In 1989, the lottery added Sports Action, in which players bet on NFL football games. Though in 1992 sports betting was banned federally under the Professional and Amateur Sports Protection Act, a grandfather clause allowed Oregon Lottery to continue sports betting. However, Sports Action was discontinued after the 2006-07 NFL season, as a condition of Oregon being allowed to host games in the NCAA Men’s Division I Basketball Championship.
In March 1992, Oregon Lottery rolled out the first video poker games. Line games, similar to slot machines, were added in 2005. By 2011, over 12,000 terminals were deployed in Oregon.
The laws pertaining to charitable gambling are covered under Chapters 167 and 464 of the Oregon Revised Statutes. The activity is under the oversight of the Oregon Department of Justice [I]. Some of the important sections are given below.
Section 464.270 Licensing requirements. (1) The Department of Justice shall not issue a license to conduct bingo, lotto or raffle games or Monte Carlo events to any organization unless: (a) The organization is exempt from payment of federal income taxes as a charitable, fraternal or religious organization; and (b) The organization has held such tax exempt status for at least one year preceding its application to the department for a license and during which time the organization engaged primarily in its charitable, fraternal or religious purpose.

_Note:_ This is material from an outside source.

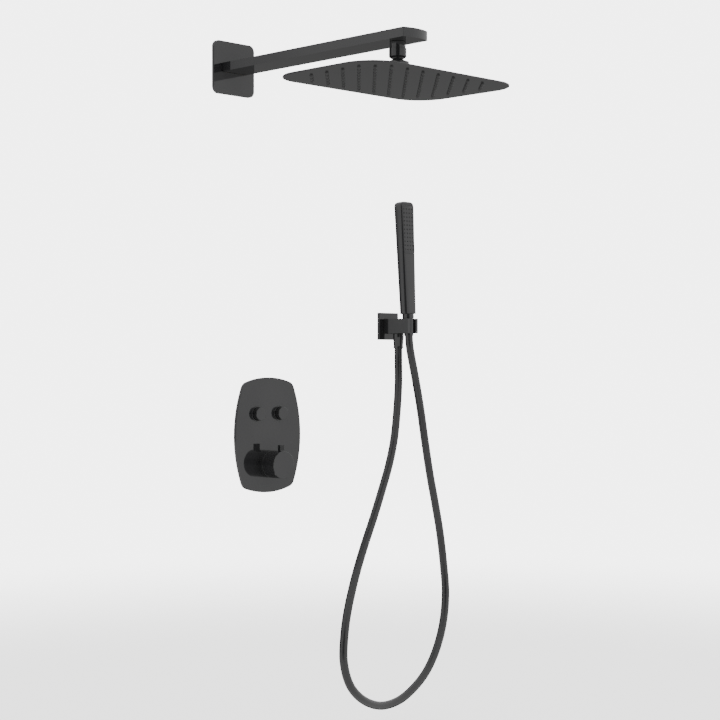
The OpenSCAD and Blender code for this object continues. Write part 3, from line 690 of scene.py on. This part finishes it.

Section 167.118 (2) A charitable, fraternal or religious organization may not operate bingo, lotto or raffle games or Monte Carlo events except at such locations and upon such days and for such periods of time as the department authorizes pursuant to this section and ORS 464.250 to 464.380, 464.420 and 464.450 to 464.530.
Section 167.118 (3)(a) An organization licensed by the department to operate bingo or lotto games may not award a prize exceeding $2,500 in value in any one game. An organization licensed by the department to operate a Monte Carlo event may not present any prize of money, or a cash equivalent, to any player.